神奈川県内の物流コンサル会社勤務の大橋学さん(仮名・40代)も、痴漢や不審者に間違われた経験から、すっかり生きる気力をなくしてしまった一人。
「二十代で頭頂部が薄くなりはじめ、内臓の病気で肌色も悪く、目つきも悪いんです。この前は、営業先の会社のエントランスで30分座って待っていたところ、警備員が五~六人やってきて、身分証明書を見せろ、ここにいる理由を言えと詰め寄られました」(大橋さん)
何度も通った会社であったが、新入りの受付嬢が初見の大橋さんを不審に思い、警備員に通報していたのだという。

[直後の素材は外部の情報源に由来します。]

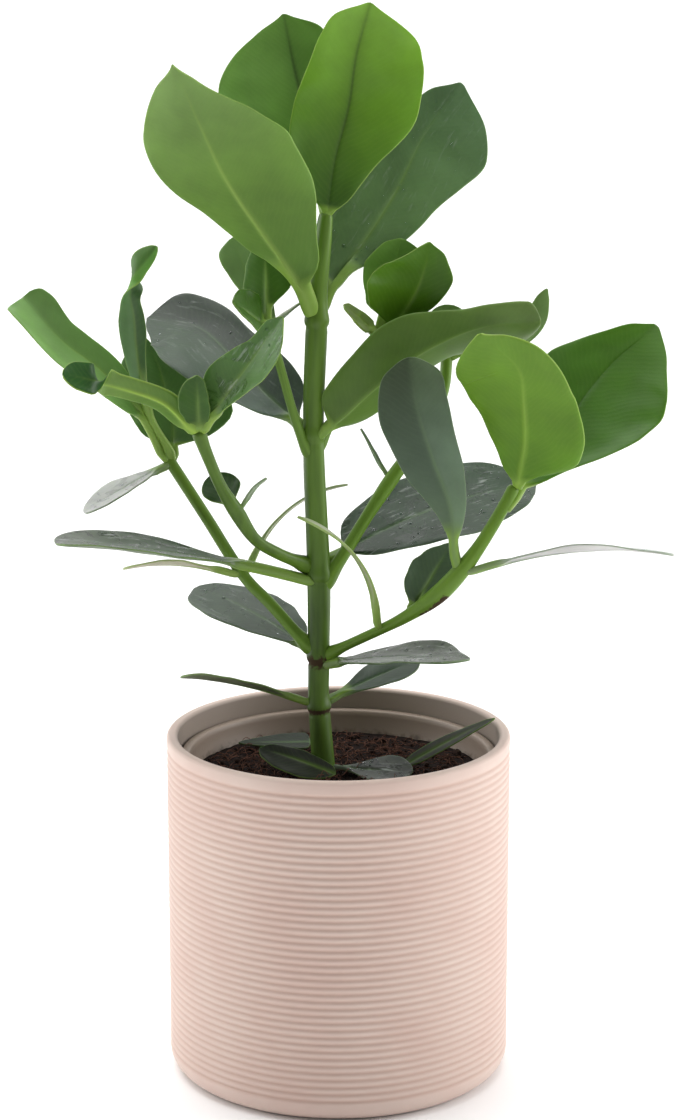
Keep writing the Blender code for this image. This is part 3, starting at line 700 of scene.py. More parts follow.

同じように、公園で休憩をしたり、弁当を食べているだけで、警察官に職務質問を受けたり不審者扱いを受けた。中でも辛かったのは、愛娘の学校行事に参加したときのこと。
「娘の学校行事に参加するために、教室の入り口に立って別の親御さんに挨拶をしていたんです。そしたら、娘のクラスメイトが私の顔を見て泣き出しました。その親御さんが飛んできて、何をやったの、痴漢?変質者? と大騒ぎ。私を知らない別のクラスの屈強な体つきの担任が、私の首元を掴んできて…。事情を説明して担任も親御さんも謝罪してくれましたが、もう学校には行けません。娘も辛い思いをしているんじゃないかと思うと悲しくて」(大橋さん)

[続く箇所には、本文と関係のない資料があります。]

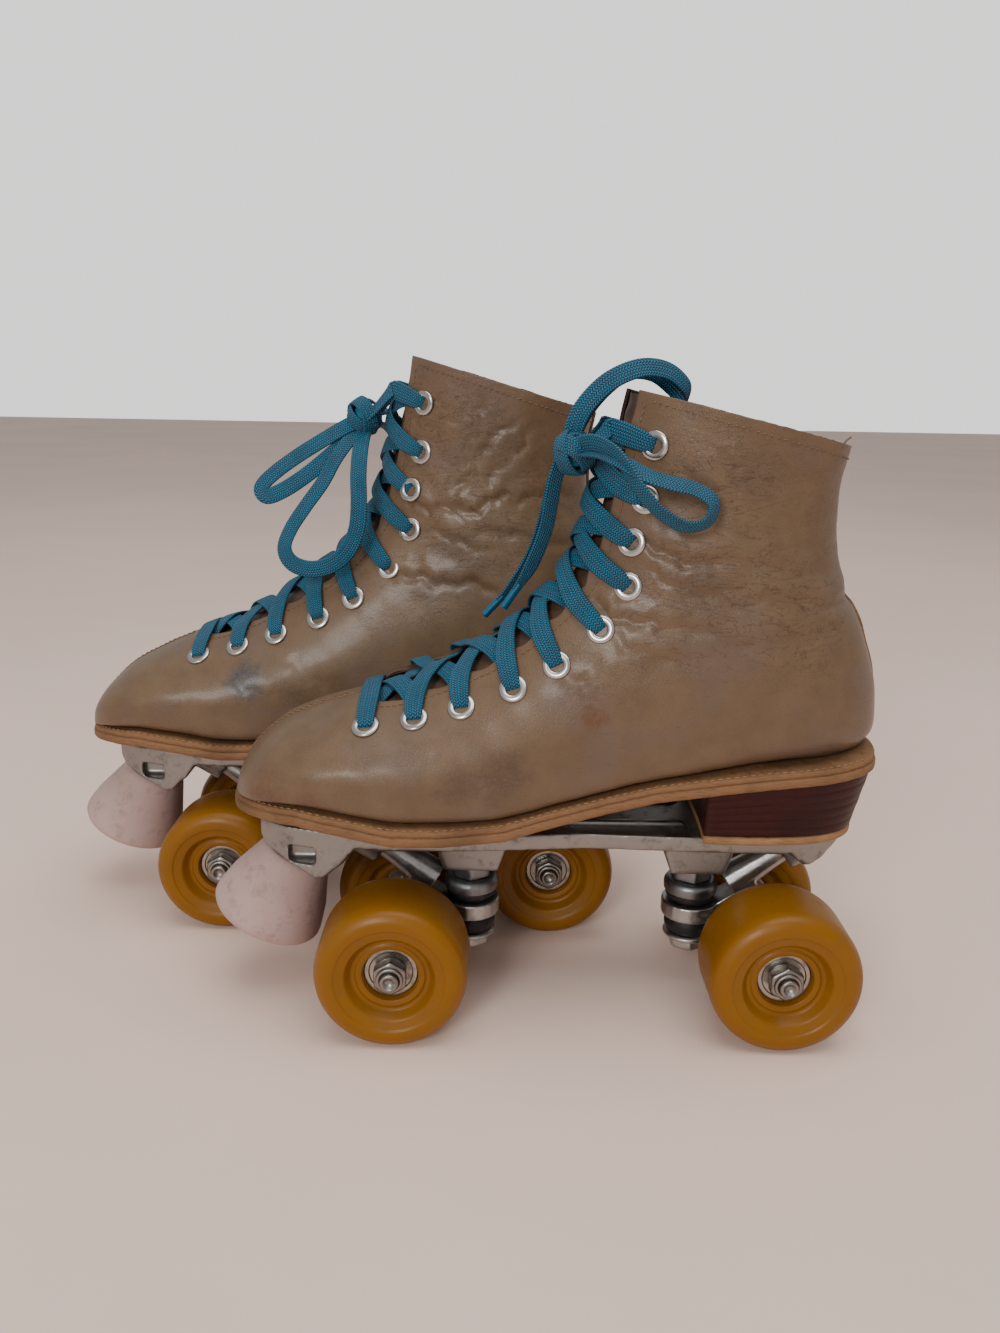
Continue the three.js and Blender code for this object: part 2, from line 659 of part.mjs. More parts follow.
// The hex nut under the plate and the cup washer that holds the upper cushion.
function kingpinNut(end) {
  const top = kingpinBossUnder() - GAP;
  const cup = ringMiddle() + CUP_RISE;
  const rim = CUSHION_RADIUS + 1.2;
  const hole = KINGPIN_RADIUS + GAP;
  const nut = raised(hexagon(KINGPIN_NUT), top - 6.6, top);
  const washer = turned([[0, cup], [rim, cup], [rim, cup + 4.6], [8, top - 6], [0, top - 6]], 16);
  const bore = turned([[0, cup - 5], [hole, cup - 5], [hole, top + 5], [0, top + 5]], 12);
  return nut.add(washer).subtract(bore).translate([end * KINGPIN_X, 0, 0]);
}

function cushion(end, z0, z1, bulge) {
  const hole = KINGPIN_RADIUS + GAP;
  const r = CUSHION_RADIUS;
  const profile = [[hole, z0], [r - 1, z0], [r + bulge, (z0 + z1) / 2], [r - 1, z1], [hole, z1]];
  return turned(profile, 14, true).translate([end * KINGPIN_X, 0, 0]);
}

function upperCushion(end) {
  return cushion(end, ringMiddle() + RING_HALF + GAP, ringMiddle() + CUP_RISE - GAP, 0.4);
}

function lowerCushion(end) {
  return cushion(end, AXLE_Z - 3.5 + GAP, ringMiddle() - RING_HALF - GAP, 0);
}

function hanger(end) {
  const flat = [[0, -RING_HALF], [RING_RADIUS, -RING_HALF], [RING_RADIUS, RING_HALF], [0, RING_HALF]];
  const ring = turned(flat, 20).translate([KINGPIN_X, 0, ringMiddle()]);
  const reach = TRACK / 2 - WHEEL_WIDTH / 2 - 1;
  const tube = turnedY([[0, -reach], [7, -reach], [9.6, -reach + 6], [9.6, reach - 6], [7, reach], [0, reach]], 16);
  const web = sideways([
    [KINGPIN_X + 11.8, ringMiddle() - 3.4], [AXLE_X, AXLE_Z - 8], [AXLE_X + 7, AXLE_Z + 5],
    [KINGPIN_X + 27, ringMiddle() + 15], [KINGPIN_X + 10, ringMiddle() + 3.4],
  ], 6.5);
  const arm = turned([[0, -27], [8, -27], [6, -7], [5.4, 4], [3, 7], [0, 7]], 14);
  const pin = arm.rotate([0, 90 - PIVOT_ANGLE, 0]).translate(pivotLine(9, 1));
  const [loose, snug] = [KINGPIN_RADIUS + 2.2, AXLE_RADIUS + GAP];
  const hole = turned([[0, -9], [loose, -9], [loose, 9], [0, 9]], 14);
  const bore = turnedY([[0, -60], [snug, -60], [snug, 60], [0, 60]], 12).translate([AXLE_X, 0, AXLE_Z]);
  const body = ring.add(tube.translate([AXLE_X, 0, AXLE_Z])).add(web).add(pin);
  const cut = body.subtract(hole.translate([KINGPIN_X, 0, ringMiddle()])).subtract(bore);
  return end > 0 ? cut : cut.mirror([1, 0, 0]);
}

// The axle with a lock nut on each end.
function axle(end) {
  const bearingFace = TRACK / 2 + WHEEL_WIDTH / 2 - BEARING_RECESS;
  const tip = bearingFace + 9;
  const bar = turnedY([[0, -tip], [AXLE_RADIUS, -tip], [AXLE_RADIUS, tip], [0, tip]], 12);
  const nut = raised(hexagon(AXLE_NUT), bearingFace + GAP, bearingFace + 7);
  const left = nut.rotate([90, 0, 0]);
  return bar.add(left).add(left.mirror([0, 1, 0])).translate([end * AXLE_X, 0, AXLE_Z]);
}

function wheelPlace(end, side) {
  return [end * AXLE_X, side * TRACK / 2, AXLE_Z];
}

function wheel(end, side) {
  const r = WHEEL_RADIUS / Math.cos(Math.PI / WHEEL_SIDES);
  const w = WHEEL_WIDTH / 2;
  const seat = w - BEARING_RECESS;
  const bore = BEARING_OD / 2 + GAP;
  const half = [[bore, seat + 0.6], [14.6, seat + 0.6], [20.5, w], [r - 4, w], [r, w - 4.4]];
  const other = half.map(([x, y]) => [x, -y]).reverse();
  return turnedY([...half, ...other], WHEEL_SIDES, true).translate(wheelPlace(end, side));
}

// Two ball bearings with the spacer that keeps them apart.
function bearings(end, side) {
  const face = WHEEL_WIDTH / 2 - BEARING_RECESS;
  const r = BEARING_OD / 2;
  const hole = BEARING_BORE / 2 + GAP;
  const half = [[hole, face], [r, face], [r, face - BEARING_WIDTH], [6.2, face - BEARING_WIDTH]];
  const other = half.map(([x, y]) => [x, -y]).reverse();
  return turnedY([...half, ...other], 14, true).translate(wheelPlace(end, side));
}

// ---- materials ----
const LOOKS = {
  leather: [0x9a7b5c, 0.55, 0],
  tongue: [0x8b6c4e, 0.6, 0],
  lace: [0x2f7380, 0.9, 0],
  sole: [0xa86a3c, 0.8, 0],
  heel: [0x5a2418, 0.6, 0],
  lift: [0xb08a5c, 0.8, 0],
  cast: [0x9a9a98, 0.55, 0.9],
  steel: [0xc4c4c2, 0.3, 1],
  cup: [0x77787a, 0.45, 1],
  black: [0x17181a, 0.7, 0],
  urethane: [0xb06a1c, 0.35, 0],
  stop: [0xb59a92, 0.85, 0],
};

function materialOf(look) {
  const [color, roughness, metalness] = LOOKS[look];
  return new THREE.MeshStandardMaterial({ color, roughness, metalness });
}

function assembly() {
  const group = new THREE.Group();
  group.name = 'quad_roller_skates';
  const held = new THREE.Box3();
  const add = (name, body, look) => {
    const mesh = new THREE.Mesh(geometryOf(body), materialOf(look));
    mesh.name = name;
    group.add(mesh);
    if (!name.endsWith('bow')) held.expandByObject(mesh);
  };
  for (const foot of ['left', 'right']) {
    const right = foot === 'right';
    const shift = [(right ? -0.5 : 0.5) * PAIR_STEP_X, (right ? 0.5 : -0.5) * PAIR_STEP_Y, 0];
    const instep = right ? RIGHT_INSTEP : 0;
    const place = (body) => (right ? body.mirror([0, 1, 0]) : body).translate(shift);
    const put = (name, body, look) => add(`${foot}_${name}`, place(body), look);
    put('boot_upper', bootUpper(instep), 'leather');
    put('tongue', tongue(instep), 'tongue');
    put('lace', lacing(instep), 'lace');
    put('lace_bow', laceBow(foot), 'lace');
    put('outsole', outsole(), 'sole');
    put('heel_stack', heelStack(), 'heel');
    put('heel_lift', heelLift(), 'lift');
    put('sole_plate', solePlate(), 'cast');
    put('toe_stop_stem', toeStopStem(), 'steel');
    put('toe_stop', toeStop(), 'stop');
    for (const [where, end] of [['front', -1], ['rear', 1]]) {
      put(`kingpin_${where}`, kingpin(end), 'steel');
      put(`kingpin_nut_${where}`, kingpinNut(end), 'cup');
      put(`cushion_upper_${where}`, upperCushion(end), 'black');
      put(`cushion_lower_${where}`, lowerCushion(end), 'black');
      put(`hanger_${where}`, hanger(end), 'cast');
      put(`axle_${where}`, axle(end), 'steel');
      for (const [edge, side] of [['outer', -1], ['inner', 1]]) {
        put(`wheel_${where}_${edge}`, wheel(end, side), 'urethane');
        put(`bearings_${where}_${edge}`, bearings(end, side), 'steel');
      }
    }
  }
  // The origin lies on the floor, under the middle of everything but the bows.
  const middle = held.getCenter(new THREE.Vector3());
  for (const mesh of group.children) mesh.geometry.translate(-middle.x, -middle.y, -held.min.z);
  return group;
}

export default assembly();
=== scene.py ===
import logging
import math
from dataclasses import dataclass
from enum import Enum
from functools import cached_property
from typing import Callable, Iterable, Sequence

import bmesh
import bpy
import numpy as np
from mathutils import Matrix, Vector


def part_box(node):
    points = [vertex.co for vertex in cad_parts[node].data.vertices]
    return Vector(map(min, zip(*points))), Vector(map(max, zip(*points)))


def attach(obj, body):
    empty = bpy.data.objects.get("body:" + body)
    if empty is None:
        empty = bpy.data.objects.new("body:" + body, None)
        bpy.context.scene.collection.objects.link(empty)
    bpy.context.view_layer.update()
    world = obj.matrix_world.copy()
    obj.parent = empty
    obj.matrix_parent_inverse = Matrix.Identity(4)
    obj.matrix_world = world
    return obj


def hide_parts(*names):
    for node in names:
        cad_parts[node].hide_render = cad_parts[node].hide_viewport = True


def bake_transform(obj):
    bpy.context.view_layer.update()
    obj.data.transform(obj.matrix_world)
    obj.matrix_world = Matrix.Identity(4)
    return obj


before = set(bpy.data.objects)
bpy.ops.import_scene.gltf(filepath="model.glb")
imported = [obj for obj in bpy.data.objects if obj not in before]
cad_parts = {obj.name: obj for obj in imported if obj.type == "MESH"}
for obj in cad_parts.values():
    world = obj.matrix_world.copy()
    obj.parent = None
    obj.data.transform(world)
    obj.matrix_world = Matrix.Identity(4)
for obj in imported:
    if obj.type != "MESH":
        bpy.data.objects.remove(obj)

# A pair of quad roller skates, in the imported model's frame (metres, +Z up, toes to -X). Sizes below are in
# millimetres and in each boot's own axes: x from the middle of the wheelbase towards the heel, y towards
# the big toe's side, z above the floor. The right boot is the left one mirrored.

Array = np.ndarray
MM = 0.001
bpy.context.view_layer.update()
log = logging.getLogger("skates")

# ---------------------------------------------------------------- numbers shared with the CAD

PLATE_TOP = 84.0
GAP = 0.3
WHEEL_RADIUS = 31.5
WHEEL_HALF = 17.8
BEARING_FACE = 9.5
AXLE_X = 80.6
TRACK_HALF = 35.8
KINGPIN_X = 49.0
RING_Z = 39.9
NUT_TOP = 61.0
STOP_TILT = math.radians(26)
STOP_HEAD = (-120.0, 76.5)
LACE_WIDTH = 8.0
LACE_THICK = 1.3
EYELET_STATIONS = (5.45, 6.55, 7.6, 8.7, 9.65, 10.75, 12.2, 14.1, 16.1, 18.0)
THROAT = 5.15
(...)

娘と外出するときは、帽子とサングラスが手放せなくなったという大橋さんだが、美容整形や植毛を本気で考えているのだというから笑えない。
「どんなに頑張って仕事しても、どんなに子供たちに優しく接しても、結局見た目で判断されるわけです。痴漢や変質者に間違われるのって、みなさんが思っている以上にきついんです。もちろん、痴漢や変質者が多いことがいけないのですが、そのせいで、なんら関係のない、特に私たちのように見た目がよくない人々はものすごく辛い思いをしています。人権侵害そのものですが…まあ声を上げたところで、気持ち悪い、の一言で相手にされないんでしょうし」(大橋さん)

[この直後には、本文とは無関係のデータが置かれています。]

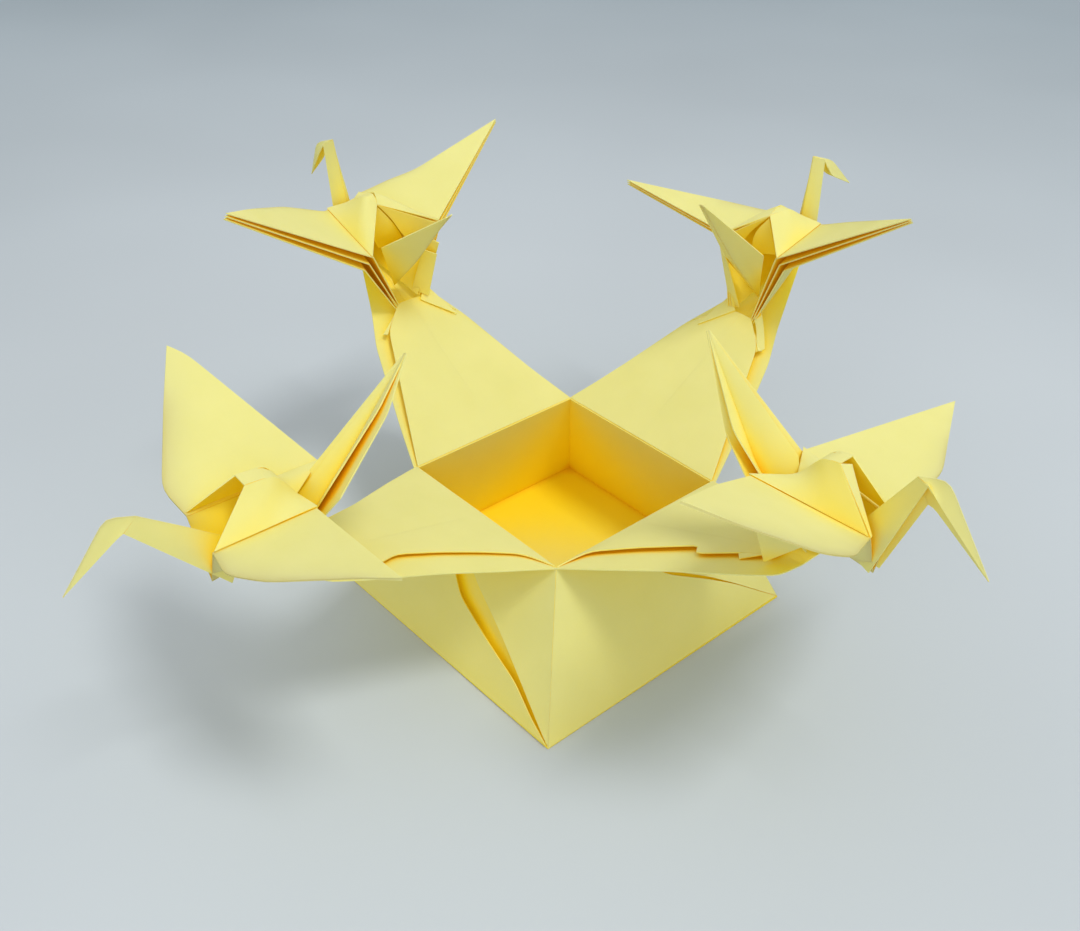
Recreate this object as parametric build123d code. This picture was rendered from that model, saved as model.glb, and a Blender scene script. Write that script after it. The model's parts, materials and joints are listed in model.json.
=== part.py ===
from build123d import *
from dataclasses import dataclass
from math import atan, cos, degrees, radians, sin, tan
import os

# A square box folded from one uncut sheet of thin pale paper. The walls lean inwards
# up to a square rim, and a long kite-shaped flap turns outwards from each side of it.
# Each flap ends in a crane: a hump with a wing to each side, a neck with a bent head
# pointing away from the box, and a tail that stands up towards it.
#
# The frame: the foot lies on z = 0 with its centre at the origin, and the walls run
# along X and Y. Sizes are in millimetres, angles in degrees.

# The box
base_side = 63.6
rim_side = 41.0
box_height = 28.3
wall = 0.8              # several plies pressed together
tuck_angle = 40.0       # the free edge of the ply tucked round each corner, from the foot
tuck_lift = 1.5         # how far that edge gapes at its top
tuck_below_rim = 1.6    # and where it ends

# The paper
kite_angle = 22.5       # a square's corner folded twice
ply = 0.3               # a pair of sheets pressed together
overlap = 0.12          # how far a ply runs on past a crease into the next ply
ply_gap = 1.2           # how far loose plies gape at a wing's open edge

# The flaps, measured from the middle of the rim's side: reach runs outwards along the
# flap, spread sideways, and height square to the flap
under_margin = 1.7      # the under ply shows this far beyond the top ply at the rim
under_drop = 1.8        # and its edges hang this far below
top_reach = 29.5        # where the top ply's straight sides stop
shoulder_half = 8.2     # half its width there
flap_end = 34.6         # where the top ply closes under the crane
flap_end_spread = 2.7
flap_end_height = 0.9
ear_spread = 1.2        # the small ears at the top ply's corners stand out this far
ear_length = 4.0        # and run this far along its end

# The cranes
crane_square = 60.0     # the square of the sheet that makes one crane
neck_foot = 53.6        # the point of the under ply, where the neck starts
wing_root_front = (56.6, 4.2, 8.2)      # the wing root's ends: reach, spread and height
wing_root_back = (40.0, 6.8, 14.9)
ridge_half = 1.4        # half the width of the hump's flattened ridge in front
ridge_half_top = 1.0    # and at its top
wing_plies = 3
neck_length = 20.5
neck_width = 2.5        # from the neck's crease to its open edges at the bend
neck_root_width = 7.8   # and at the foot
head_half = 0.9         # half the gap between the cheeks
tail_foot = 43.5
stem_reach = 38.9       # here the under ply has narrowed to the crane's own stem
stem_half = 2.1
inner_turn = 14.0       # the tail's inner plies stand this far off its sides
inner_share = 0.7       # and reach this share of the way out from its spine
edge_inset = 0.2        # the tail's edges pass this far inside the wing roots

# Worked out from the sizes above
rim_half = rim_side / 2
base_half = base_side / 2
wing_length = crane_square / 2 / cos(radians(kite_angle))
narrowing = tan(radians(kite_angle))
lean = degrees(atan((base_half - rim_half) / box_height))


@dataclass
class Wing:
    """One wing. Its outline is given flat: ahead of the root's back end, and out from it."""
    rise: float             # its slope above level
    outline: tuple          # its front edge, from the root's end to the tip
    sweep: float            # how far ahead its tip lies
    front_shift: tuple = (0, 0, 0)      # the root's ends: reach, spread and height
    back_shift: tuple = (0, 0, 0)
    blunt: float = 0.0      # how much of its tip is folded away


@dataclass
class Crane:
    """How one crane was set by hand. Left and right are as seen looking out from the box."""
    flap_rise: float        # the flap's slope above level
    slip: float             # the whole crane along its flap
    roll: float             # and how it is twisted about the flap
    turn: float
    left: Wing
    right: Wing
    neck_rise: float
    crown: tuple            # from the neck's bend to the crown of the head: length and slope
    head: tuple             # and on to the beak
    tail: tuple             # length, slope and lean to the left
    ridge: tuple            # reach and height of three points along the hump's ridge
    top_inset: tuple = (0, 0)           # the top ply's edges, left and right: drawn in
    top_lift: tuple = (0.6, 0.6)        # and lifted off the under ply


cranes = [
    Crane(13, 1.0, -2, -3,
          Wing(17, ((17.7, 9.0), (14.1, 16.4), (3.5, 28.3)), 0.3, (0, 0.7, 0.7), (0.7, -0.6, -0.5)),
          Wing(27, ((25.2, 5.8), (17.7, 19.9)), 11.8, (-0.3, 0.7, 1.3), (-7.2, -0.6, -0.6), 2.2),
          40, (4.5, 6), (13.3, -66), (40, 119, 0),
          ((51.7, 17.6), (46.8, 18.6), (41.5, 13.4)), (3, 0), (2.4, 1.6)),
    Crane(21, -2.0, 0, 0,
          Wing(1, ((15.2, 15.8), (10.7, 21.7)), 2.3, (-0.1, -1.2, -0.7), (-1.7, -0.6, 0.9)),
          Wing(26, ((23.1, 14.5), (20.8, 20.9), (11.9, 28.0)), 3.8, (-0.1, -1.2, -0.7), (-1.7, -0.6, 1.5)),
          52, (4.9, 0), (15.2, -74), (39.6, 112, 0),
          ((49.9, 18.2), (47.0, 18.9), (40.1, 14.5)), (0, 3), (1.6, 2.4)),
    Crane(31, 0.9, 1, -3,
          Wing(-1, ((12.4, 0.1), (8.6, 9.3)), -1.6, (-1.2, 0.8, 1.3), (1.3, -0.1, -0.3)),
          Wing(33, ((14.5, 0.5), (10.5, 11.6), (6.6, 20.7)), 1.5, (-1.2, 0.8, 1.3), (1.3, -0.1, -0.3)),
          60, (6.7, -49), (10.3, -72), (35.8, 106, -2),
          ((55.4, 11.2), (52.9, 15.9), (48.9, 17.0))),
    Crane(31, 1.6, -3, 9,
          Wing(33, ((17.8, 1.6), (14.1, 14.4), (8.4, 24.7)), 3.3, (0, -0.2, -0.3), (-1.3, 2.0, 0.3)),
          Wing(13, ((17.9, 3.0), (12.4, 11.4)), 4.3, (0, -0.2, -0.3), (-1.3, 2.0, 0.3)),
          59, (6.0, -50), (9.1, -94), (33.6, 112, 2),
          ((56.4, 10.1), (52.1, 17.1), (49.7, 16.1))),
]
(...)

かつては「人を見た目で判断してはいけない」と教えられたものだ。ところが最近は「人を見た目で判断してよい」という意見が強くなっている。それは「見た目で判断してはいけない」という大前提があるからこそ有効なアンチテーゼであって、基本的な考え方にしてはいけないものではないのか。どうしても割を食いがちな中年男性たちに、もう少し優しい世の中になってほしいものだ。